Today, he says, Russia needs to find "allies interested in itself within America" and to "form a pro-Russian lobby, a circle of influential people who respect and support Russia and who will exert an ever greater pressure on the political establishment of the United States" on behalf of Moscow. …

Moscow needs allies, and the two most obvious ones are India and China, neither of whom Pronin suggests is comfortable with American-style globalization. If such a "union of the three giants" is formed, he concludes, Russia will occupy the leading role of a scientific and innovative center and the developer of humanitarian technologies and standards."

Don’t forget the point man of the “soft force”: Igor Panarin and his predicted breakup of the U.S.

Growing Optimism That Obama Will Improve US Relations (link)

In 15 of the 17 countries polled, majorities think that the election of Barack Obama will lead to improved relations with the rest of the world. On average 67 per cent express this upbeat view, while 19 per cent think relations will stay the same and just 5 per cent that relations will worsen.
This is up sharply – by 21 points among tracking countries – from polling done for the BBC World Service six months ago, before Obama was elected. …

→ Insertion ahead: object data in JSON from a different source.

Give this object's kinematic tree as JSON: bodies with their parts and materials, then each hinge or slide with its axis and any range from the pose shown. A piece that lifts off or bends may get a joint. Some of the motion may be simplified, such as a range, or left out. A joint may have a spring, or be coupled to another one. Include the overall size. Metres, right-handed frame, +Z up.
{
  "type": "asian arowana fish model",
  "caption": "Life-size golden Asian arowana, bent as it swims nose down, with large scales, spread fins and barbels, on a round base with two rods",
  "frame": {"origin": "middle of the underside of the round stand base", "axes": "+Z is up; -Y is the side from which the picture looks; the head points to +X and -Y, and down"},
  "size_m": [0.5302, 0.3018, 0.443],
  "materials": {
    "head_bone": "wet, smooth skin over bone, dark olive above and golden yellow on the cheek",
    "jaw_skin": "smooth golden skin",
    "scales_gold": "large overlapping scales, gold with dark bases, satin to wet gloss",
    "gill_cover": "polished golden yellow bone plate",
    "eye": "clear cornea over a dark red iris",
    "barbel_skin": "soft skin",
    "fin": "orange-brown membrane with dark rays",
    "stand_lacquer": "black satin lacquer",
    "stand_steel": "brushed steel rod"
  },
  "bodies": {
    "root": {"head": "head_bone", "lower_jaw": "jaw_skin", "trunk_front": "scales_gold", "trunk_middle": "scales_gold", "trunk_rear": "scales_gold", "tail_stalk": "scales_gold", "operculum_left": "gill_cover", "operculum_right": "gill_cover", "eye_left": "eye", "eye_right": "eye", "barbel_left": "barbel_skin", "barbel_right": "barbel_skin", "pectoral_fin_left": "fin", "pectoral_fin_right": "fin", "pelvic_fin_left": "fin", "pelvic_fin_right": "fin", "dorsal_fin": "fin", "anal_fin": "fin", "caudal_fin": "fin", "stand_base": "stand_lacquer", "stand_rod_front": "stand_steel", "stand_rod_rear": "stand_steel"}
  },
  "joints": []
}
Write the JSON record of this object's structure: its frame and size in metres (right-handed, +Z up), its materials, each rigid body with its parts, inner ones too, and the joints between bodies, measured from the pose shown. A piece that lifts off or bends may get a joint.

Interestingly, two of these countries showing the largest improvement are majority Muslim countries (Egypt and Turkey). Indonesians are also optimistic (64%) and have shown an 18-point increase in optimism from last summer.

The Prospects for Cyberocracy (Revisited) by David Ronfeldt and Danielle Varda (link and link)

The deepening of the information age will alter the nature of the state so thoroughly that something new emerges: cyberocracy. While it is too early to say precisely what a cyberocracy will look like, the outcomes will include new kinds of democratic, totalitarian, and hybrid governments, along with new kinds of state-society relations. Thus, optimism about the information revolution should be tempered by an anticipation of its potential dark side. This paper reiterates the view of the cyberocracy concept as first stated in 1992, and then offers a postscript for 2008. It speculates that information-age societies will develop new sensory apparatuses, a network-based social sector, new modes of networked governance, and ultimately the cybercratic nexus-state as a successor to the nation-state.

GAO Calls for A New Priority On Public Diplomacy by Walter Pincus (link)

Public diplomacy has for decades been a State Department preserve, although its standing and funding have withered since 1999, when the U.S. Information Agency was merged into the department. Before the terrorist attacks of Sept. 11, 2001, the Defense Department was a bit player in this arena. In recent years, however, the department has expanded its programs under the label of "strategic communications." The Pentagon’s money and manpower have put its strategic communications activities in a position where in many key countries they have equaled or exceeded the efforts of State’s Foreign Service officers.

Air Force Releases ‘Counter-Blog’ Marching Orders (link)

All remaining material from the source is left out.